[DATA PROVIDED start]
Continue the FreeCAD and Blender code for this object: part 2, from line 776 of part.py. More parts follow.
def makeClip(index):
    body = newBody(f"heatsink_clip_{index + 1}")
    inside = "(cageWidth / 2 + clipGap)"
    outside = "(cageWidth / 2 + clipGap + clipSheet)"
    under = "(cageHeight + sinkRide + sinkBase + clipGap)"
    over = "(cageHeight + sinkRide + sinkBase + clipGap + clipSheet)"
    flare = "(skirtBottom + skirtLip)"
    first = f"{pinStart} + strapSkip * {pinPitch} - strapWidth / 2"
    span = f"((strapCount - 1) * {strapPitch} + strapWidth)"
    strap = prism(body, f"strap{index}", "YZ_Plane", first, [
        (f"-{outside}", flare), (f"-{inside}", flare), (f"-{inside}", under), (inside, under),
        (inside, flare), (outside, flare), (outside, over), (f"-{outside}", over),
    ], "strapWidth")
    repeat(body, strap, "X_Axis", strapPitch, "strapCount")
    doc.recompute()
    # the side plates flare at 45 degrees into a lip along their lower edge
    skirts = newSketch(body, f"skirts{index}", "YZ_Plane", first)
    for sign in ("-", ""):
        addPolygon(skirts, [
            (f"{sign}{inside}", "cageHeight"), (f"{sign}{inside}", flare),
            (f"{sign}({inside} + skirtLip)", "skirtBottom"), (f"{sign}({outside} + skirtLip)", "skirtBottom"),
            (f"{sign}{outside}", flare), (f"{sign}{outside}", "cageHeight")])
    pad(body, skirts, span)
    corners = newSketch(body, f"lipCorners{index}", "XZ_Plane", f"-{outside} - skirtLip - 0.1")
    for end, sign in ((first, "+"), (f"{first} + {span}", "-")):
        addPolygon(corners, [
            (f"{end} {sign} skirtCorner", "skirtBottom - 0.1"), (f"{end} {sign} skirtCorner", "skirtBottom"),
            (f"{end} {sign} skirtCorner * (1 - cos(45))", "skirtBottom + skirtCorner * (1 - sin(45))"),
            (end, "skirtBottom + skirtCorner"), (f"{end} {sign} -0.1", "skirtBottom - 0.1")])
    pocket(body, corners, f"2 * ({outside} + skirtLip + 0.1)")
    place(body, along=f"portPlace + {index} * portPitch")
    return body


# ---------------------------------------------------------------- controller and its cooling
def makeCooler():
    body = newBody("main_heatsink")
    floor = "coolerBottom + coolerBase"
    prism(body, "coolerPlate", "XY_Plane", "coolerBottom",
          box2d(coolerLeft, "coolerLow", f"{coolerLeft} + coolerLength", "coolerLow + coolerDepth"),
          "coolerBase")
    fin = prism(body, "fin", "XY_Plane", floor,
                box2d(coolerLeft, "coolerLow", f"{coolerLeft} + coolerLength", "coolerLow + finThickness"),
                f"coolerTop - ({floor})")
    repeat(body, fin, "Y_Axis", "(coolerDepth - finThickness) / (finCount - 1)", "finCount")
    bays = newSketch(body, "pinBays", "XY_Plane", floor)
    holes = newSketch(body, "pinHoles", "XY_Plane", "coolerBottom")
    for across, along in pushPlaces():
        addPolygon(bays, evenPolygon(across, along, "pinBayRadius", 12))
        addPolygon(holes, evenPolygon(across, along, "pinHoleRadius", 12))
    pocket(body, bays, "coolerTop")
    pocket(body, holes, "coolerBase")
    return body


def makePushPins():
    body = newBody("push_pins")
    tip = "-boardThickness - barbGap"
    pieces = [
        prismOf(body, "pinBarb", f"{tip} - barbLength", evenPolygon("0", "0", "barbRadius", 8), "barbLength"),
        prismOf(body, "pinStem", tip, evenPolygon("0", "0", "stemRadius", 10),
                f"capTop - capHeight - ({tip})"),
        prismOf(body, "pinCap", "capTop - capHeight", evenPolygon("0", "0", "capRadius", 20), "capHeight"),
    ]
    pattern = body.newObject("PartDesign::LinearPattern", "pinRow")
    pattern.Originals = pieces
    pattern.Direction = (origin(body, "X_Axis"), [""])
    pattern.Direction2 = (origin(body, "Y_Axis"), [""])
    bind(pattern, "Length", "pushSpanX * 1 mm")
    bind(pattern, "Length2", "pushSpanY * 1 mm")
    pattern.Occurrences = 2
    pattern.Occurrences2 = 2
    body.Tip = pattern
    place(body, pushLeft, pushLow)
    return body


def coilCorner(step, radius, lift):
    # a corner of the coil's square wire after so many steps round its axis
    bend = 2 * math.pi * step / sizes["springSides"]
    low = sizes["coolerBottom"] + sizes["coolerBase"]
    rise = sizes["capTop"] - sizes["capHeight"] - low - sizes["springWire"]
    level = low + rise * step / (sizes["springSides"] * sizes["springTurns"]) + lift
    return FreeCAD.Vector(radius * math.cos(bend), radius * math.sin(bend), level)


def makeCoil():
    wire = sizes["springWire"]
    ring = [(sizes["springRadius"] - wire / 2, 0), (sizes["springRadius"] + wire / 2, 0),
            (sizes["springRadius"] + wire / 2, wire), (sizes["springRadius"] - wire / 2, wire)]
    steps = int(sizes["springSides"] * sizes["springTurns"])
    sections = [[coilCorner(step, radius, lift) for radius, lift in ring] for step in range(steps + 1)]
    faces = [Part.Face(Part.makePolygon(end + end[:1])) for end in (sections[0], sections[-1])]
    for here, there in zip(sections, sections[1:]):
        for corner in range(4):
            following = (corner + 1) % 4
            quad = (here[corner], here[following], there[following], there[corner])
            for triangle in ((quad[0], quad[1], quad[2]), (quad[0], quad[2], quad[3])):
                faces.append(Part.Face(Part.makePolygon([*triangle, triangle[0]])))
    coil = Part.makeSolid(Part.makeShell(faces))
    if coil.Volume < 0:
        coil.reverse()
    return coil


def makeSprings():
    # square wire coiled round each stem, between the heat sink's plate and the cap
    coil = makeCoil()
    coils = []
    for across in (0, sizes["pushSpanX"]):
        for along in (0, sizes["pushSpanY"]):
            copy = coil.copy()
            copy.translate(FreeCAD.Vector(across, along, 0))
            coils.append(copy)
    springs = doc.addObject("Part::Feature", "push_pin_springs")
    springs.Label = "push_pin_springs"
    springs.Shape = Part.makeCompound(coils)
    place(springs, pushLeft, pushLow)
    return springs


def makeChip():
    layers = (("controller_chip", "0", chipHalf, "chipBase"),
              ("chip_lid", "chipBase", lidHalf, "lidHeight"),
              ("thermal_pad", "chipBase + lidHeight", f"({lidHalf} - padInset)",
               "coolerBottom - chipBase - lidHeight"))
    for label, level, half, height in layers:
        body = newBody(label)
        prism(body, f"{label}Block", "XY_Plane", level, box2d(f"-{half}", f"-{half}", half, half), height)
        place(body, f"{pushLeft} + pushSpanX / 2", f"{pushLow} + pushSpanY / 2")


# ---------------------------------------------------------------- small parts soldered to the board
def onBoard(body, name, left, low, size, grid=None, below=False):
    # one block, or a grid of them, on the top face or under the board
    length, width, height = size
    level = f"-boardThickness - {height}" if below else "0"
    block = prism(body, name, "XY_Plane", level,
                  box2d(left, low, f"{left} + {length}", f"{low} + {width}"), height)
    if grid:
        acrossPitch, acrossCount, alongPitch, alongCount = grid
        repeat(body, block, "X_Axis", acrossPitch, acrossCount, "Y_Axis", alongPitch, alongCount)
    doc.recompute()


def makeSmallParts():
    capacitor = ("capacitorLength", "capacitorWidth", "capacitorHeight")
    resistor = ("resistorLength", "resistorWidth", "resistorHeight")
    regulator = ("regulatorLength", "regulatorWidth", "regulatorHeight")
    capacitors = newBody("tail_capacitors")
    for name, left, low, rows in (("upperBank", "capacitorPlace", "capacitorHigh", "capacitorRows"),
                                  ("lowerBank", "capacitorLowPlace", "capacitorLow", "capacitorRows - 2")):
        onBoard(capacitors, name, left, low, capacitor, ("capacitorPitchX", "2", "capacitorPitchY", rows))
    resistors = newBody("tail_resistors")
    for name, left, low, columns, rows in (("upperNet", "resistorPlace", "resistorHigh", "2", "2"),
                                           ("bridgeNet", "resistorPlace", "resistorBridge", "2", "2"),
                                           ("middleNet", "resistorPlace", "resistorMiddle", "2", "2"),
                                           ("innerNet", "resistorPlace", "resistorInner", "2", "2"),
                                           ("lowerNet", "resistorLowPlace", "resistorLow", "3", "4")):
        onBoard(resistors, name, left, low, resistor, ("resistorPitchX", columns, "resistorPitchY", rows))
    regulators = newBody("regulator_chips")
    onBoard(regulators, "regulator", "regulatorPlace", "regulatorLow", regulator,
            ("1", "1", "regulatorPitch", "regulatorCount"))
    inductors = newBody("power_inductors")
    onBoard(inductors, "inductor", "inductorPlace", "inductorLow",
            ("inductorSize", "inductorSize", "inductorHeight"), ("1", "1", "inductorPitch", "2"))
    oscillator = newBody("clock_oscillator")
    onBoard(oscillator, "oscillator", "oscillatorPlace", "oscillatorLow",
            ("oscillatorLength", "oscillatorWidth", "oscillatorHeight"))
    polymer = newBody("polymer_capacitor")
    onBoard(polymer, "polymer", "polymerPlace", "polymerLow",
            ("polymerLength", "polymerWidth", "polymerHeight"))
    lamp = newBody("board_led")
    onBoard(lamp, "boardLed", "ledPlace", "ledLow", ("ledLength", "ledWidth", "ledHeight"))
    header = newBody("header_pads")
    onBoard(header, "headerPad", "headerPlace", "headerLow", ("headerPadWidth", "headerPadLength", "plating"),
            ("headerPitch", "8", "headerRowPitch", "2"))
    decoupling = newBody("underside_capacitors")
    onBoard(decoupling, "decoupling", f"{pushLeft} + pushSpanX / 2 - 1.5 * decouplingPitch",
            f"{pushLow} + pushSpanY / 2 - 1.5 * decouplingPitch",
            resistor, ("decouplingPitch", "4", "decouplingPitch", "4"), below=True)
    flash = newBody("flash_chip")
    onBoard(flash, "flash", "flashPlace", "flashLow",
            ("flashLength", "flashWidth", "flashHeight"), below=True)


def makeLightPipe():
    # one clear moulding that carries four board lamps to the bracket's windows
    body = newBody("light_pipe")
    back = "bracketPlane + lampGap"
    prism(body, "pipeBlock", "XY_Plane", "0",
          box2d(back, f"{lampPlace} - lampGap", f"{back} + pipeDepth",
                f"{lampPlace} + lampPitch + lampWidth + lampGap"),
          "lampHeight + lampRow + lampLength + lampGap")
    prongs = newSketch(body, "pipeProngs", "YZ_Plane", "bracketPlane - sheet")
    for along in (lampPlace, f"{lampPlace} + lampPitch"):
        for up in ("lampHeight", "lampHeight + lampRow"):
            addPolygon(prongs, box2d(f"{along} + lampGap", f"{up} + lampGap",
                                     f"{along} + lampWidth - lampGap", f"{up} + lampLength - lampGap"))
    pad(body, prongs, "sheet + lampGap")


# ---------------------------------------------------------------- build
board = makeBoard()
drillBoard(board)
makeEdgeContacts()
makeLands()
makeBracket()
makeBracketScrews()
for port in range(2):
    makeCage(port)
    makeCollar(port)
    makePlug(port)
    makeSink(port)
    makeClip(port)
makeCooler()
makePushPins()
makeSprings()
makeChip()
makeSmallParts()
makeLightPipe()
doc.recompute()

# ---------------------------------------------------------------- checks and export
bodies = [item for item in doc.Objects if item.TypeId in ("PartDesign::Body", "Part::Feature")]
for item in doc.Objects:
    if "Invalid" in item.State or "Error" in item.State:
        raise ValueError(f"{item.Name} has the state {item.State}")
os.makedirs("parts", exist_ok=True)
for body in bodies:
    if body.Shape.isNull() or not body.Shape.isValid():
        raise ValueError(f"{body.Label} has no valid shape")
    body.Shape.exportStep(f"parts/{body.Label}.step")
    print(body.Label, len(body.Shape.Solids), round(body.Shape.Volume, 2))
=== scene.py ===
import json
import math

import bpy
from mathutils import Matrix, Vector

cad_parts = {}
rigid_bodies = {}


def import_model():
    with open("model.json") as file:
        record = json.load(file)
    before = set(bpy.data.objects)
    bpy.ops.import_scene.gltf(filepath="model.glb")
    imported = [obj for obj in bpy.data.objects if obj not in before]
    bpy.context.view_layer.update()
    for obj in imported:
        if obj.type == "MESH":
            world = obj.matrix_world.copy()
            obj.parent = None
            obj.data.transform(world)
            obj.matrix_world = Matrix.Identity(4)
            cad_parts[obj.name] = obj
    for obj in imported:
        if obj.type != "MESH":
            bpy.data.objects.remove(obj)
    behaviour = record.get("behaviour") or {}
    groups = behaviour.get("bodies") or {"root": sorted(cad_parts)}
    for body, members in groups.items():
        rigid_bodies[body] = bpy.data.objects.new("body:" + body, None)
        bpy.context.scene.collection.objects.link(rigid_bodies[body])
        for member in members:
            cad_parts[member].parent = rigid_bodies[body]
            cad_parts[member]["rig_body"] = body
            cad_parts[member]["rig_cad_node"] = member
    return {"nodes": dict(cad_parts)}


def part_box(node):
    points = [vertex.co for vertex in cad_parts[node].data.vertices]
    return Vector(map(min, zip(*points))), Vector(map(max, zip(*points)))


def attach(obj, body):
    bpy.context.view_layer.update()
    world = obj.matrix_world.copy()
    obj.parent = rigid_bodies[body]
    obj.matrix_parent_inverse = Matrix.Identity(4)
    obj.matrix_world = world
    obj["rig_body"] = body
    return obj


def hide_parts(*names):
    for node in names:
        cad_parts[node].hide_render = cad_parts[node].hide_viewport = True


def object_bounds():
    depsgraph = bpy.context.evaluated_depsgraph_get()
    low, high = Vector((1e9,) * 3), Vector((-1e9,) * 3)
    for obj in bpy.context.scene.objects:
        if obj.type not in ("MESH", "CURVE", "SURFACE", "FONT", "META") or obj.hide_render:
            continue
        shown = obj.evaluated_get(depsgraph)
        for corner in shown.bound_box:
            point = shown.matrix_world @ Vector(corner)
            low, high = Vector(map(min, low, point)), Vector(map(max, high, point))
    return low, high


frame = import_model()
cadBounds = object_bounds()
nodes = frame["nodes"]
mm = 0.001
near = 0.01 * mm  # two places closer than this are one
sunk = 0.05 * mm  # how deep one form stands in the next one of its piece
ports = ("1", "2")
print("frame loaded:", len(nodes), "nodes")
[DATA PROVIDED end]
Nothing but the lines from the one with "cad_parts[node].hide_render = cad_parts[node].hide_viewport" to the one with "if obj.type not" should be echoed, both of them included, exactly as written.

### SOLVED EXERCISE
        cad_parts[node].hide_render = cad_parts[node].hide_viewport = True


def object_bounds():
    depsgraph = bpy.context.evaluated_depsgraph_get()
    low, high = Vector((1e9,) * 3), Vector((-1e9,) * 3)
    for obj in bpy.context.scene.objects:
        if obj.type not in ("MESH", "CURVE", "SURFACE", "FONT", "META") or obj.hide_render:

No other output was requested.